'Grim' prospects await students, education workers as schools remain closed -- teachers' group


A teachers' group on Sunday, Sept. 12, said "grim" prospects await students and education workers at the beginning of the school year 2021-2022 as public schools remain closed and distance learning woes are still unresolved.

(ALI VICOY / MANILA BULLETIN)

The Alliance of Concerned Teachers (ACT) attributed the "sorry state of education" to the incompetent leadership of President Rodrigo Duterte and Department of Education (DepEd) Secretary Leonor Briones which resulted in "grave learning loss and worsening education crisis."

“Teachers, students, and parents alike are reasonably anxious to start the new school year. They are set to be subjected to the same torment they went through in the last year as President Duterte continues to neglect his duty to the education sector while Secretary Briones desperately tries to deodorize the reeking state of education, instead of working with stakeholders in demanding better state support," ACT Secretary General Raymond Basilio lamented.

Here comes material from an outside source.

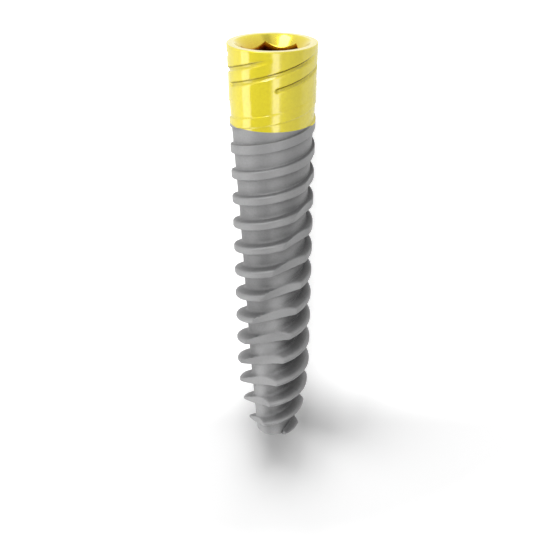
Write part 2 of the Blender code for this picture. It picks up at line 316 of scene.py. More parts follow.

"It's just us again. It's impossible, our teachers and students can no longer take the incompetency of our government," Basilio added.

ACT said the most obvious indicator of the government’s failure to support and improve education amid the pandemic is the persisting blanket imposition of the no face-to-face classes policy in basic education, making the Philippines one of the last two countries in the world to have an indefinite school closure.

Since late last year, many stakeholders have pushed for the pilot run of limited in-classroom learning in remote and low-risk or zero-case areas. However, such proposals have, in the last months, included fewer and fewer schools due to the worsening public health crisis, especially with the Delta variant-induced surge in COVID-19 cases.

The group also hit the government for the lack of resolution to the multitude of problems with its remote learning program.

"Every other country—except for one—has successfully re-opened their schools despite the pandemic, but the Duterte admin stubbornly insists on its thoughtless ‘one-size fits all’ policy. It’s employing the same unscientific approach it has used against COVID-19 in its response to the needs of education—which not even Secretary Briones can deny. Neither can DepEd refute the glaring costs of such failure to education access and quality and to the welfare of teachers and students. So how can the Secretary, in good conscience, stomach the praises she publicly gave out to President Duterte yesterday?" Basilio said.

He referred to Briones’ earlier claims that the agency has been able to "improve the overall condition of the country’s education system" through the “increased allocation and strong commitment” of the Duterte administration.

Briones cited the raising of teachers' salaries, construction of more schools, and bigger education funding.

However, ACT said Briones' claims are a "deliberate effort to mislead the public" and a "complete misrepresentation of the sentiments of the education sector."

ACT added that "everyone but Briones" acknowledges the grave crisis education is under."

“Has she forgotten how Duterte’s Salary Standardization Law gave the second-lowest salary adjustment to teachers, or she just chooses to ignore that because she has consistently opposed our fight for decent pay? What about the widely noted learning loss among students, or the amount of school closures during this regime—from hundreds of Lumad schools to private schools that the government failed to support at the height of the pandemic?"

The school year 2021-2022 will officially open in public schools on Monday, Sept. 13 under a blended learning set-up.

As of Sept. 10, there are 21.9 million enrollees in public and private schools in the country.